Alterations in the actin filaments are present in tumor cells and it implies the tumor invasion process [50]. Cellular shrinkage and morphological changes are characteristic of apoptosis [51]. The analysis of the cytoplasm of the B16F10 after treatment with the compound 9 revealed a reduction in the size and changes in the morphology of the cells, with loss of the fibroblast aspect. In addition, changes in the disposition of the actin filaments, important structures responsible for numerous functions in the cell, such as morphology and migration, were observed [52].

Apoptosis is a death mechanism observed in several tumor cell lines treated with naphthoquinonic compounds [14]. Oliveira and colleagues [53] observed that lawsone derivatives induce apoptosis in prostate cancer cells (DU-145), breast (MCF-7) and lung carcinoma (A549). The analyzes of cytotoxic activity of the compound in A549 showed that the compound was able to inhibit cell migration by 85% at the highest treatment concentration. In addition, it induced cell cycle arrest in the Sub G1 phase and increased the percentage of A549 cells in initial apoptosis by 50% at the highest treatment concentration with the lawsone derivative [53].

In the present study, the melanoma cell line (B16F10) showed high expression of Annexin V after treatment with the highest concentration of the compound 9, indicating an increase in cells in apoptosis. Annexin V is a member of the calcium-dependent Annexin protein superfamily [54]. This protein plays a role in binding to phosphatidylserine, externalized in the membrane of cells undergoing apoptosis. When an apoptotic stimulus occurs, the cells begin to externalize phosphatidylserine, which is normally located in the inner plasma membrane. It works as a signal for phagocytes to carry out efferocytosis, removal of apoptotic cell bodies from the body [55].

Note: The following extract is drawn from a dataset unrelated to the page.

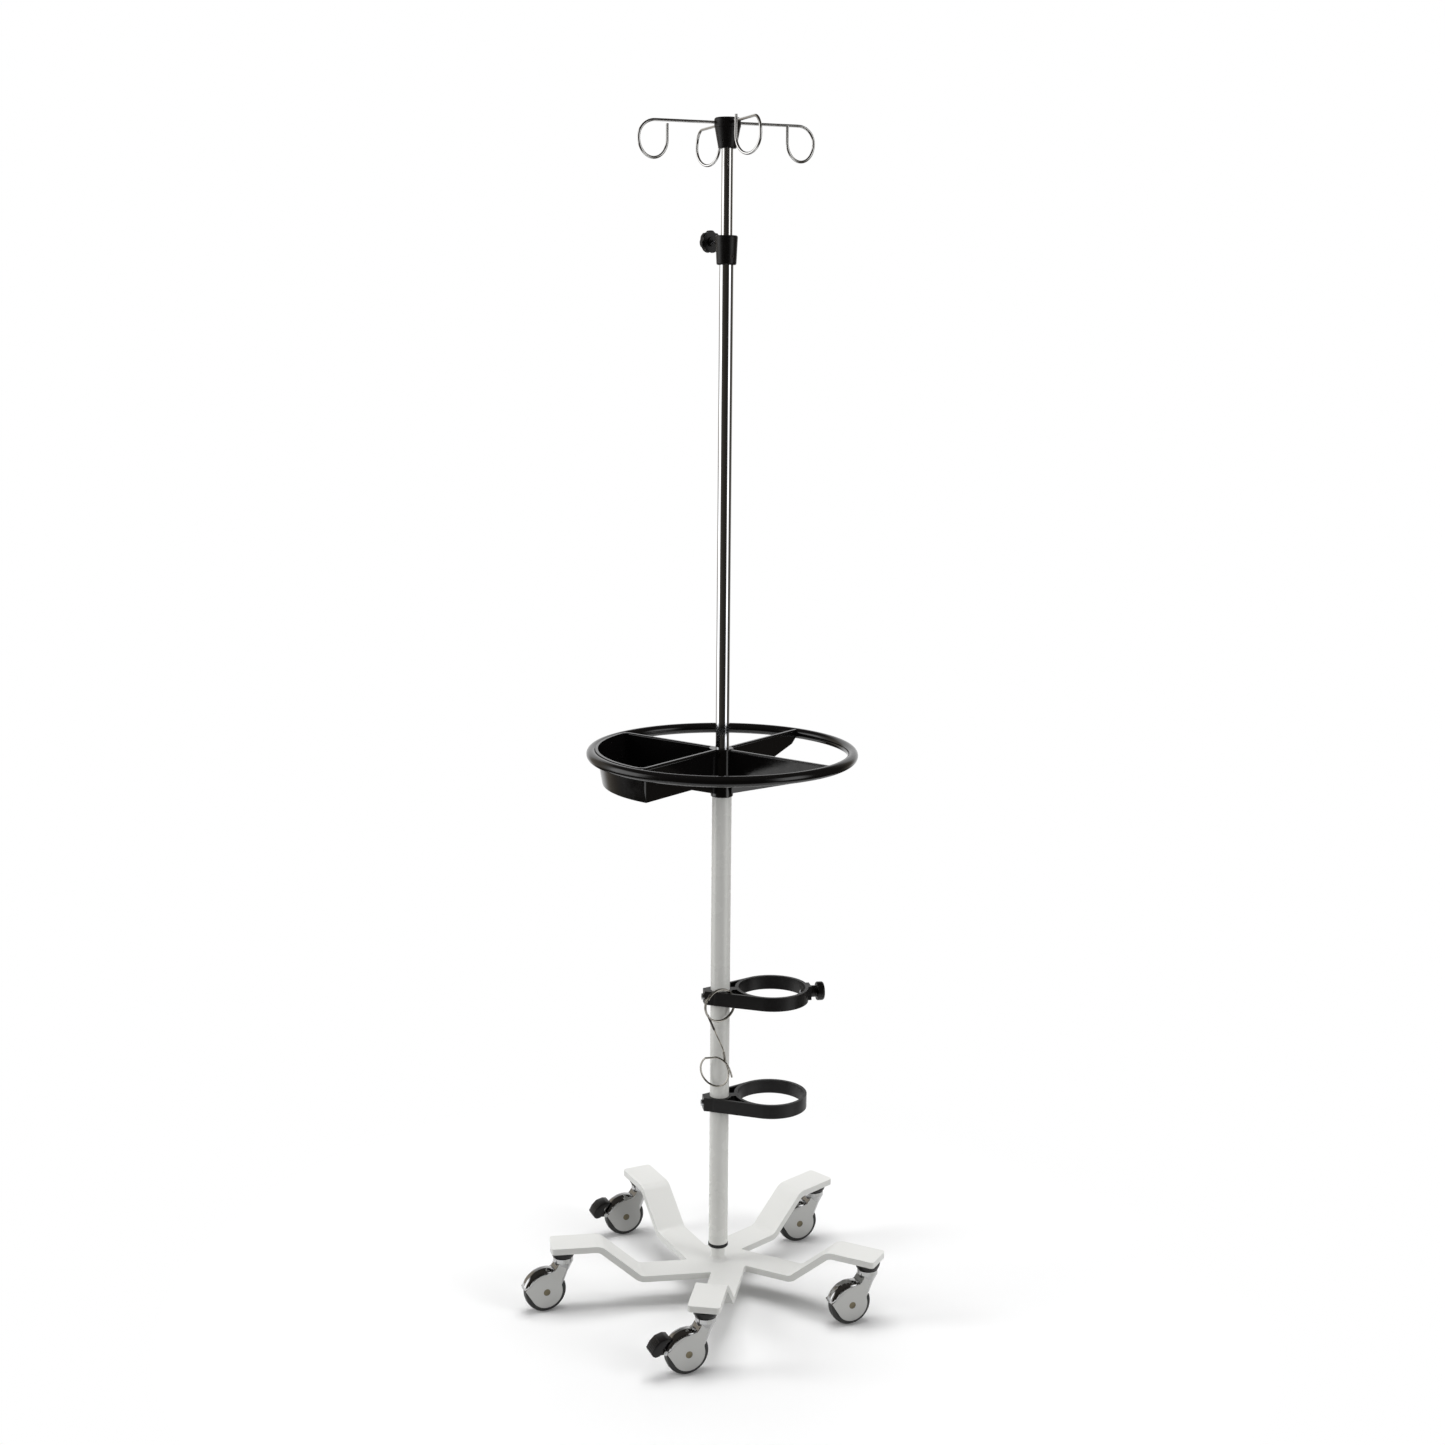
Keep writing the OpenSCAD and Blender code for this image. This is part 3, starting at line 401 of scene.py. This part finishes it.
class Finishes:
    """Every finish on the stand, and the record's slot that each one belongs to."""

    def __init__(self) -> None:
        """Builds all materials."""
        coats = {
            # Satin white powder coat: pale and even, with a soft wide highlight on each bar.
            "white_powder_coat": PowderCoat("white_powder_coat", "E7E7E4", "E4E4E1", 0.34),
            # The same coat on a drawn tube, glossier, so its highlights are long and narrow.
            "white_tube_coat": PowderCoat("white_tube_coat", "E1E1DD", "DFDFDB", 0.27, peel_mm=2.4),
            # Chromium plate: mirror-bright, and slightly blue.
            "bright_chrome": Plated("bright_chrome", "E2E4E7", "DADCDF", 0.06),
            # Stainless steel, polished: warmer and a little softer than the chrome.
            "polished_stainless": Plated("polished_stainless", "D6D6D5", "CBCAC8", 0.13),
            # Zinc plate on screws and pins: grey and slightly cloudy.
            "zinc_steel": Plated("zinc_steel", "C3C5C8", "B2B5B8", 0.26, smudge=0.1),
            # Black rubber: matt, with no clear highlight.
            "black_rubber": Rubber("black_rubber", "121212", "242322", 0.62, dust=0.15),
            # Dark acetal bushes: waxy and smooth.
            "bush_nylon": MouldedPlastic("bush_nylon", "2B2B2D", "272729", 0.38),
            # Polished black ABS: almost a mirror, so its edges show as long white lines.
            "gloss_black_moulding": MouldedPlastic(
                "gloss_black_moulding",
                "0D0C0C",
                "0B0A0A",
                0.12,
                grain_mm=4.0,
                grain_depth_mm=0.0015,
            ),
            # Black glass-filled nylon with a fine spark-eroded grain: highlights spread out.
            "satin_black_plastic": MouldedPlastic(
                "satin_black_plastic", "0D0B0B", "0B0A0A", 0.36, ior=1.37
            ),
            # Plated steel shell of the casters.
            "caster_housing_plate": PressedHousing(
                "caster_housing_plate", "B4B4B4", "A8A8A6", 0.07
            ),
            # Dull brassy plate on the axles' riveted ends.
            "axle_brass_plate": Plated("axle_brass_plate", "7E7662", "5F594B", 0.34, smudge=0.12),
            # Polypropylene wheel centre: dark grey and waxy.
            "wheel_core_plastic": MouldedPlastic("wheel_core_plastic", "3A3B3D", "333436", 0.42),
            # Tread rubber, with a little floor dust.
            "caster_tyre": Rubber("caster_tyre", "121211", "34322F", 0.5, dust=0.18),
            # Spring-steel wire of the key rings: a clear, slightly warm polish.
            "tether_steel": Plated("tether_steel", "AEABA4", "8B877F", 0.13, smudge=0.08),
            # Shrink sleeve: dark and matt.
            "dark_sleeve": MouldedPlastic("dark_sleeve", "33302C", "2A2724", 0.5),
        }
        self.by_slot = {slot: coat.build() for slot, coat in coats.items()}
        # Blackened socket screws in the collar and the tray's hub.
        self.black_oxide = Plated("black_oxide_steel", "3A3836", "2C2A29", 0.32, smudge=0.1).build()
        # Bare wire rope between the sleeve and the crimp; its dark second colour is painted shade
        # in the grooves between strands.
        self.wire_rope = StrandedCable("wire_rope", "A39C8F", "4B463E", 0.3).build()

    def dress(self, thing: bpy.types.Object, slot: str) -> None:
        """Gives an object the material of a slot.

        Args:
            thing: The object to dress.
            slot: The record's material slot.
        """
        thing.data.materials.clear()
        thing.data.materials.append(self.by_slot[slot])


@dataclass
class Frame:
    """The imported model, and what its nodes are made of."""

    nodes: dict[str, bpy.types.Object]
    record: dict
    finishes: Finishes
    slots: dict[str, str] = field(default_factory=dict)

    def __post_init__(self) -> None:
        """Reads each node's slot from the record."""
        self.slots = {s["node"]: s["material_slot"] for s in self.record["subparts"]}

    def body(self, node: str) -> str:
        """Returns the name of the body that holds a node."""
        bodies = self.record["behaviour"]["bodies"]
        return next(name for name, members in bodies.items() if node in members)

    def dress_nodes(self) -> None:
        """Gives every node its finish and smooth shading with crisp edges."""
        for name, thing in self.nodes.items():
            self.finishes.dress(thing, self.slots[name])
            shade_by_angle(thing, 32.0)
        for name in ("collar_screw", "tray_screw"):
            self.nodes[name].data.materials[0] = self.finishes.black_oxide

    def soften(
        self, node: str, width_mm: float, segments: int = 2, angle: float = 34.0
    ) -> bpy.types.Object:
        """Shows a node through a copy with rounded edges.

        Args:
            node: The node to stand in for.
            width_mm: Width of each rounded edge.
            segments: Steps across it.
            angle: Edges sharper than this many degrees are rounded.

        Returns:
            The new piece.
        """
        source = self.nodes[node]
        piece = bpy.data.objects.new(node + "_soft", source.data.copy())
        bpy.context.scene.collection.objects.link(piece)
        weld = piece.modifiers.new("weld", "WELD")
        weld.merge_threshold = 0.00002
        flat = piece.modifiers.new("flat", "DECIMATE")
        flat.decimate_type = "DISSOLVE"
        flat.angle_limit = math.radians(1.0)
        edge = piece.modifiers.new("edge", "BEVEL")
        edge.width = width_mm * MM
        edge.segments = segments
        edge.limit_method = "ANGLE"
        edge.angle_limit = math.radians(angle)
        edge.harden_normals = False
        normals = piece.modifiers.new("normals", "WEIGHTED_NORMAL")
        normals.keep_sharp = True
        self.finishes.dress(piece, self.slots[node])
        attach(piece, self.body(node))
        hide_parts(node)
        log.info("%s: edges rounded by %.1f mm", node, width_mm)
        return piece


def shade_by_angle(thing: bpy.types.Object, degrees: float) -> None:
    """Smooths a mesh's faces, and keeps edges sharper than an angle crisp.

    Args:
        thing: A mesh object.
        degrees: The sharpest angle that is still smoothed.
    """
    mesh = thing.data
    mesh.polygons.foreach_set("use_smooth", [True] * len(mesh.polygons))
    mesh.set_sharp_from_angle(angle=math.radians(degrees))


@dataclass(frozen=True)
class Lamp:
    """A rectangular soft box that faces the stand."""

    name: str
    place: Point
    size: tuple[float, float]
    watts: float
    target: Point = (0.0, 0.0, 1.0)

    def build(self) -> None:
        """Hangs the lamp in the scene."""
        light = bpy.data.lights.new(self.name, "AREA")
        light.shape = "RECTANGLE"
        light.size, light.size_y = self.size
        light.energy = self.watts
        made = bpy.data.objects.new(self.name, light)
        made.location = self.place
        aim = Vector(self.target) - Vector(self.place)
        made.rotation_euler = aim.to_track_quat("-Z", "Y").to_euler()
        made.visible_glossy = False
        bpy.context.scene.collection.objects.link(made)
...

In conclusion, the results of this research show that derivatives of lawsone are an important source of possible compounds with cytotoxic activity in tumor cells. Compound 9, synthesized from the lawsone compound causes a reduction in cell proliferation and viability, mainly due to characteristic changes of apoptosis in melanoma cells (B16F10). This type of death can be less harmful because it is a largely regulated cell death, in which there is no leakage of the cytoplasmic and nuclear material of the cells, reducing or preventing an inflammatory process [56]. Although compound 9 has shown promising results, it is necessary to further evaluate the mechanisms of action of this compound with subsequent analysis in in vivo tumor models.